GraalVM incompatibility – invokedynamic bootstrapping and ExpandoMetaClass are fundamentally incompatible with ahead-of-time (AOT) compilation, blocking the GraalVM native-image distribution.

The DSL grammar for users remains 100% unchanged – the same expressions written in YAML config files work exactly as before. Only the internal compilation engine was replaced.

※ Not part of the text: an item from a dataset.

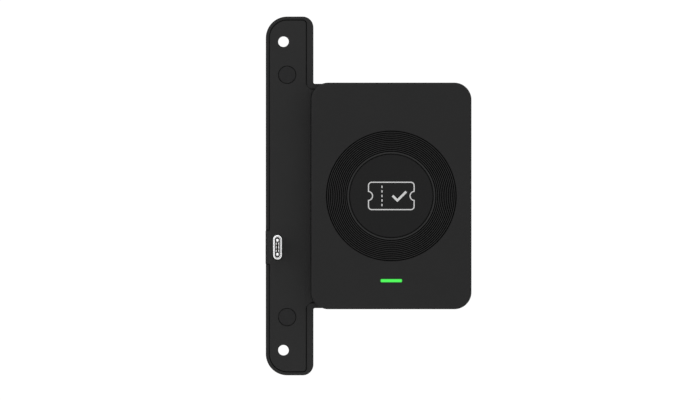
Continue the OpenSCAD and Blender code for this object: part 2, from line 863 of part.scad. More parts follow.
module plug_insulator() color([0.1, 0.1, 0.1]) {
    difference() {
        slab(slot_front_y, plug_board_y)
            stadium(plug_x, plug_z, plug_inner_t - 2 * fit_clear, plug_inner_w - 2 * fit_clear);
        slab(slot_front_y - over, slot_front_y + slot_depth) centred(plug_x, plug_z, slot_t, slot_w);
    }
}

// Pieces in a row on both long walls of the slot
module slot_rows(count, pitch, w, t, y0, y1) {
    for (side = [-1, 1], i = [0:count - 1])
        slab(y0, y1)
            centred(plug_x + side * (slot_t - t) / 2, plug_z + (i - (count - 1) / 2) * pitch, t, w);
}

module plug_contacts() color([0.85, 0.68, 0.3]) {
    slot_rows(contact_count, contact_pitch, contact_w, contact_t, contact_y, slot_front_y + slot_depth);
}

// Earth springs at the slot's mouth
module plug_springs() color([0.85, 0.85, 0.86]) {
    slot_rows(spring_count, spring_pitch, spring_w, spring_t, spring_y0, spring_y1);
}

module plug_latches() color([0.85, 0.85, 0.86]) {
    for (side = [-1, 1])
        slab(latch_y, slot_front_y + slot_depth)
            stadium(plug_x, plug_z + side * (slot_w - latch_w) / 2, slot_t, latch_w);
}

module plug_socket() color([0.85, 0.84, 0.78]) {
    middle = (plug_socket_x0 + plug_socket_x1) / 2;
    difference() {
        slab(plug_board_y - socket_h, plug_board_y)
            centred(middle, plug_z, plug_socket_x1 - plug_socket_x0, ribbon_w + 2 * socket_end);
        ribbon_slot(plug_socket_x1, ribbon_y0, ribbon_hold);
    }
}

// Mouth of a socket in the side at x, a little deeper than the ribbon's end
module ribbon_slot(x, y, hold) {
    half_t = ribbon_t / 2 + socket_fit;
    slab(y - half_t, y + half_t)
        centred(x, plug_z, 2 * (hold + 2 * socket_fit), ribbon_w + 2 * socket_fit);
}

// ---------------------------------------------------------------- head's inside

module board_socket() color([0.85, 0.84, 0.78]) {
    difference() {
        slab(board_y, board_y + board_socket_h)
            centred(board_socket_x0 + board_socket_w / 2, plug_z, board_socket_w, ribbon_w + 3 * socket_end);
        ribbon_slot(board_socket_x0, ribbon_y1, board_hold);
    }
}

// Height of the ribbon's middle along its way, t from 0 to 1
function ribbon_y(t) = ribbon_y0 + (ribbon_y1 - ribbon_y0) * t * t * (3 - 2 * t);

module ribbon_cable() color([0.88, 0.88, 0.85]) {
    x0 = plug_socket_x1 - ribbon_hold;
    x1 = plug_socket_x1 + ribbon_straight;
    x2 = board_socket_x0 - ribbon_straight;
    x3 = board_socket_x0 + board_hold;
    path = concat([[x0, ribbon_y0]],
        [for (i = [0:ribbon_steps]) let (t = i / ribbon_steps) [x1 + (x2 - x1) * t, ribbon_y(t)]],
        [[x3, ribbon_y1]]);
    last = len(path) - 1;
    translate([0, 0, plug_z - ribbon_w / 2]) linear_extrude(ribbon_w) polygon(concat(
        [for (p = path) [p[0], p[1] - ribbon_t / 2]],
        [for (i = [0:last]) [path[last - i][0], path[last - i][1] + ribbon_t / 2]]));
}

module main_board() color([0.08, 0.3, 0.18]) {
    difference() {
        slab(board_front_y, board_y) {
            centred(head_x, 0, 2 * board_half_w, 2 * board_half_h);
            translate([head_x - board_tongue_w / 2, -board_tongue_z])
                square([board_tongue_w, board_tongue_z]);
        }
        at_board_screws()
            rod(0, 0, board_front_y - over, board_y + over, board_screw_d / 2 + shank_clear);
    }
}

module shield_can() color([0.75, 0.75, 0.76]) {
    slab(board_front_y - can_h, board_front_y - can_h + can_skin) centred(head_x, can_z, can_w, can_w);
    slab(board_front_y - can_h, board_front_y) difference() {
        centred(head_x, can_z, can_w, can_w);
        centred(head_x, can_z, can_w - 2 * can_skin, can_w - 2 * can_skin);
    }
}

// The reader's controller under the shield can, and two chips beside it
module control_chips() color([0.1, 0.1, 0.11]) {
    slab(board_front_y - chip_t, board_front_y) {
        centred(head_x, can_z, controller_w, controller_w);
        centred(side_chip_x, side_chip_w + 1, side_chip_w, side_chip_w);
        centred(side_chip_x, -driver_chip_w, driver_chip_w, side_chip_w);
    }
}

// Capacitors and resistors in two rows
module small_parts() color([0.55, 0.42, 0.3]) {
    slab(board_front_y - small_part_h, board_front_y) {
        for (i = [0:7])
            centred(head_x + (i - 3.5) * small_part_pitch, small_row_z, small_part_w, small_part_l);
        for (i = [0:5])
            centred(head_x + 2 + i * small_part_pitch, -small_row_z - 1, small_part_w, small_part_l);
    }
}

module crystal_can() color([0.8, 0.8, 0.82]) {
    slab(board_front_y - crystal_h, board_front_y)
        flat_stadium(head_x + 1.5 * crystal_w, crystal_z, crystal_w, crystal_l);
}

module buzzer() color([0.06, 0.06, 0.06]) {
    top_y = board_front_y - buzzer_h;
    difference() {
        rod(buzzer_x, buzzer_z, top_y, board_front_y, buzzer_d / 2);
        rod(buzzer_x, buzzer_z, top_y - over, top_y + buzzer_hole_depth, buzzer_hole_r);
    }
}

module antenna_board() color([0.1, 0.32, 0.2]) {
    slab(inside_y, antenna_back_y) centred(head_x, 0, 2 * antenna_half_w, 2 * antenna_half_h);
}

// Rectangular spiral that starts at one pad and winds inwards against the clock
module antenna_coil() color([0.8, 0.45, 0.25]) {
    pitch = track_w + track_space;
    half_w = antenna_half_w - coil_margin;
    half_h = pin_z - pin_d / 2 - track_w;
    slab(antenna_back_y, coil_back_y) translate([head_x, 0]) {
        for (turn = [0:coil_turns - 1]) {
            w = half_w - turn * pitch;
            h = half_h - turn * pitch;
            top_end = turn == 0 ? pin_space / 2 : w + pitch;
            translate([-w, h - track_w]) square([w + top_end, track_w]);
            translate([-w, -h]) square([track_w, 2 * h]);
            translate([-w, -h]) square([2 * w, track_w]);
            translate([w - track_w, -h]) square([track_w, 2 * h - pitch]);
        }
        translate([(pin_space - track_w) / 2, half_h - track_w])
            square([track_w, pin_z - half_h + track_w]);
        for (side = [-1, 1]) translate([side * pin_space / 2, pin_z]) circle(pin_d / 2 + 0.3);
    }
}

module ferrite_sheet() color([0.22, 0.22, 0.24]) {
    slab(coil_back_y, coil_back_y + ferrite_t)
        centred(head_x, 0, 2 * (antenna_half_w - ferrite_margin), 2 * (antenna_half_h - ferrite_margin));
}

// Sprung pins that carry the antenna's two ends to the main board
module antenna_pins() color([0.85, 0.68, 0.3]) {
    for (side = [-1, 1]) {
        rod(head_x + side * pin_space / 2, pin_z, coil_back_y, board_front_y, pin_d / 2);
        rod(head_x + side * pin_space / 2, pin_z, board_front_y - 3, board_front_y, pin_d / 2 + 0.35);
    }
}

module foam_pad() color([0.2, 0.2, 0.22]) {
    slab(coil_back_y + ferrite_t + foam_clear, board_front_y - can_h - foam_clear)
        rounded(head_x - foam_half, head_x + foam_half, can_z - foam_half, can_z + foam_half, foam_r, foam_r);
}

// ---------------------------------------------------------------- one line for each node

rear_housing();
head_cover();
bar_cover();
head_gasket();
ring_insert();
symbol_disc();
disc_adhesive();
ticket_symbol();
light_pipe();
light_shroud();
status_leds();
screw_cap_upper();
screw_cap_lower();
bar_screws();
bar_inserts();
mounting_sleeves();
head_screws();
head_inserts();
stiffener_plate();
stiffener_screws();
plug_board();
plug_board_screws();
insulating_film();
plug_collar();
plug_shell();
plug_insulator();
plug_contacts();
plug_latches();
plug_springs();
plug_socket();
ribbon_cable();
board_socket();
main_board();
board_screws();
shield_can();
control_chips();
small_parts();
crystal_can();
buzzer();
antenna_board();
antenna_coil();
antenna_pins();
ferrite_sheet();
foam_pad();
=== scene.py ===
import json
import math

import bmesh
import bpy
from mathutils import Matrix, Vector


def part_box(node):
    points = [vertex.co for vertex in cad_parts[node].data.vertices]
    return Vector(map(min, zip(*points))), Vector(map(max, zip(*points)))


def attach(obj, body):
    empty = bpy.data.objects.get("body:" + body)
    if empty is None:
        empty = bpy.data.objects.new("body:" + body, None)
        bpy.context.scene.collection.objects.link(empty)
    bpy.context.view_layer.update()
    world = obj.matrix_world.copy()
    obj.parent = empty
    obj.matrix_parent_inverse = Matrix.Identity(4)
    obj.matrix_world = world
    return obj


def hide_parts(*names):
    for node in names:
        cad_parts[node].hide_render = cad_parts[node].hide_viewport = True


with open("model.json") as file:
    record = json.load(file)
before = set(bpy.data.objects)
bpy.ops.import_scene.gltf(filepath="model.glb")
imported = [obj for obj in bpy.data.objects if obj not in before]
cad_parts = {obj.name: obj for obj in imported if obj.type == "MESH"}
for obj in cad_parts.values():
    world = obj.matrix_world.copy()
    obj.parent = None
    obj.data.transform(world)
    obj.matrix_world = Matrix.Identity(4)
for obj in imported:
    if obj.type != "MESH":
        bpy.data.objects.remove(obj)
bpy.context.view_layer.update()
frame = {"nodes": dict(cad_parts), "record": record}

# ---- sizes, in metres
MM = 0.001
TOUCH = 0.002 * MM          # two points this near are one
PAST = 1 * MM               # how far a cutter runs past a face
SHARP = math.radians(30)    # a fold sharper than this is an edge
CORNER_STEPS = 16
ROUND_SIDES = 96
BORE_SIDES = 48
STADIUM_SIDES = 56
TURN_STEPS = 240

HEAD_LOW, HEAD_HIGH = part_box("head_cover")
HOUSING_LOW, HOUSING_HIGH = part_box("rear_housing")
COVER_LOW, COVER_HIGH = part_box("bar_cover")
RING_LOW, RING_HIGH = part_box("ring_insert")
DISC_LOW, DISC_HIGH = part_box("symbol_disc")
SHELL_LOW, SHELL_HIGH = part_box("plug_shell")
COLLAR_LOW, COLLAR_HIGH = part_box("plug_collar")
CORE_LOW, CORE_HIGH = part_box("plug_insulator")
LENS_LOW, LENS_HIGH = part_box("light_pipe")
BOARD_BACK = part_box("main_board")[1].y

TARGET = (RING_LOW + RING_HIGH) / 2
PLUG = (SHELL_LOW + SHELL_HIGH) / 2
RING_RADIUS = (RING_HIGH.x - RING_LOW.x) / 2
DISC_RADIUS = (DISC_HIGH.x - DISC_LOW.x) / 2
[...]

Verification: Groovy v1 Checker

DSL script execution tests are maintained under oap-server/analyzer/dsl-scripts-test/:

oap-server/analyzer/dsl-scripts-test/
  src/test/resources/scripts/
    mal/                      # MAL configs with companion .data.yaml (test-otel-rules, test-meter-analyzer-config, etc.)
    lal/                      # LAL scripts with companion .data.yaml/.input.data (test-lal/)
    hierarchy-rule/           # Hierarchy definition with companion .data.yaml
  src/test/java/.../dsl/tester/
    mal/                      # MALExpressionExecutionTest, MALFilterExecutionTest
    lal/                      # LALExpressionExecutionTest
    hierarchy/                # HierarchyRuleExecutionTest

For each DSL expression, the test:

Loads test copies of production YAML config files from scripts/
Compiles with the ANTLR4 + Javassist compiler
Executes with mock input data from companion .data.yaml files
Validates output against expected sections in .data.yaml (entities, samples, labels, values)